Residents from Flat Creek Road, Alpine Shadow Lane and Armory Drive were evacuated about 10 p.m. May 29, said John Wilson, deputy chief of the Black Mountain Fire Department. Around 20 residents of Soundview Family Care on Center Avenue were moved as well. There were no reports of injuries related to the floods. Some residents were evacuated with boats, Wilson said.

“The rains came up fast,” he said. “We had patrolled a lot the creeks an hour before the evacuation and everything seemed fine.”

The Burnett Reservoir that supplies Asheville with much of its water received more than five inches of rain on May 29 and 30, bringing the dam to capacity and requiring a release of water on May 31. In anticipation of the storm, the North Fork Water Treatment Plant at the reservoir had released water so that it could accommodate runoff from the heavy rains. During the storm, four times as much water flowed into the reservoir than usual. That brought the dam to capacity and required the additional release of water, according to Leslie Carreiro, water production manager of Asheville’s water resources department.

By May 30, floodwaters had driven 51 people to an emergency shelter at First Baptist Church in Swannanoa, Black Mountain town officials have said. Cherry Street in downtown Black Mountain sustained water damage, town officials said. Residents reported road closures, high water and/or mudslides on several streets in Black Mountain, including Allen Mountain Road and Blue Ridge Road and Suwanee and Texas roads in Montreat. In Black Mountain, the baseball and softball fields in Veterans Park were covered by at least a foot of standing water after the Swannanoa River crested its bank along the disc golf course.

The dam at Lake Susan in Montreat appeared to be fine on May 30, said Tanner Pickett, spokesman for the Montreat Conference Center, which owns the lake. But Flat Creek had laid waste to Robert Lake Park in Montreat, he said.

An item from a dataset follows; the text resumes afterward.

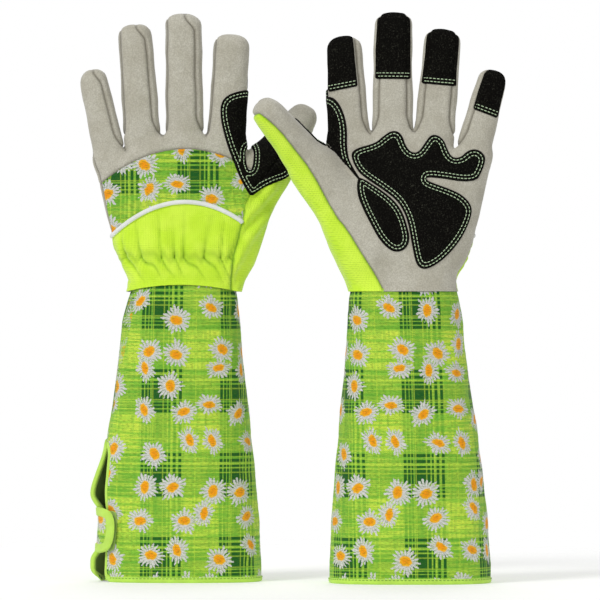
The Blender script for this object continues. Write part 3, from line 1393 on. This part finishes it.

Just one week before the conference center’s summer season begins, flooding at Flat Creek had destroyed one park bridge, made a second bridge impassable, washed several picnic tables away and undermined a concrete sidewalk – all after the center had spruced up the park for the summer season, Pickett said.

“The park is closed to the public, and it’s likely that it will stay that way a while while we assess damage and determine what needs to happen, he said. Additionally in Montreat, Calvin Trail to Montreat Campground was impassable.

Montreat has had several mudslides along Suwannee Drive, town clerk Angie Murphy said. Several roads were inaccessible on May 30, and as of 10:30 a.m., the town had already cleared downed tree and clogged storm drains to help residents get out of their driveways, she said.

On May 31, Roger Hibbard went for a bike ride and was “astonished” by the damage, he said. “No one was left untouched,” he said. “Pools of water and rushing streams were everywhere. … An extended period of dry weather would be a welcome relief.”

The storm wasn’t too bad for local illustrator and author Jerry Pope. “All in all, it was a minor inconvenience,” he said. He said he spent time “cozying up with a book by the wet-vac.”

Mayor Don Collins began surveying the damage in Black Mountain with public services director Jamey Matthews on May 29. The town’s first priority was safety, Collins said May 30. “Our police, fire and public services departments did a great job out there,” he said. “They were on the spot, and I’m thankful we have them.”

Town employees concentrated on keeping roads and bridges clear. The baseball and softball fields at Veterans Park will need to be repaired, Collins said. But this is not the first time the town has experienced flooding, the Black Mountain native said.

“I’ve probably seen this about half a dozen times,” Collins said.

Fred McCormick contributed to this report.